Search code examples
pythonscikit-learncluster-analysisdbscan

Is there an easy way to use DBSCAN in python with dimensions higher than 2?


I've been working on a machine learning project using clustering algorithms, and I'm looking into using scikit-learn's DBSCAN implementation based on the data that I'm working with. However, whenever I try to run it with my feature arrays, it throws the following error:

ValueError: Found array with dim 3. Estimator expected <= 2.

This gives me the impression that scikit's DBSCAN only supports two-dimensional features. Am I wrong in thinking this? If not, is there an implementation of DBSCAN that supports higher-dimensional feature arrays? Thanks for any help you can offer.

Edit

Here's the code that I'm using for my DBSCAN script. The idea is to read data from a number of different CSVs, save them into an array, and then dump them into a pickle file so that the model can load them in the future and run DBSCAN.

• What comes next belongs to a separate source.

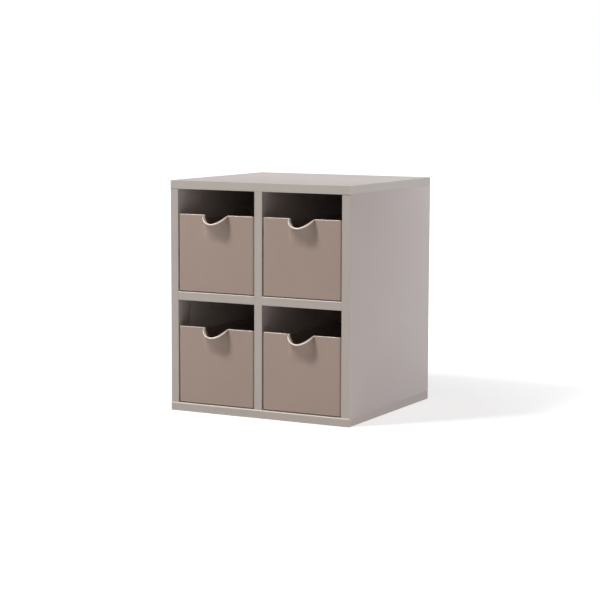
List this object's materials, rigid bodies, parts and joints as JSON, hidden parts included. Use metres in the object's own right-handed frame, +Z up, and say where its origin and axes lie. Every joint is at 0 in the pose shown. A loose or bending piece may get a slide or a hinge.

def get_clusters(fileList, arraySavePath):
    # Create empty array
    fitting = [];

    # Get values from all files, save to singular array
    for filePath in fileList:
        df = pd.read_csv(filePath, usecols=use_cols);
        fitting.append(df.values.tolist());

    # Save array to it's own csv file    
    with open(arraySavePath, "wb") as fp:
        pickle.dump(fitting, fp);


def predict_cluster(modelPath, predictInput):
    # Load the cluster data
    with open(modelPath, "rb") as fp:
        fitting = pickle.load(fp);

    # DBSCAN fit
    clustering = DBSCAN(eps=3, min_samples=2);
    clustering.fit(fitting);

    # Predict the label
    return clustering.predict_fit(predictInput);

Solution

  • I believe the issue is with the "min_samples" parameter. The data you're fitting contains 3 features/dimensions but you've set "min_samples=2". Min_samples has to be equal to or greater than the number of features in your dataset.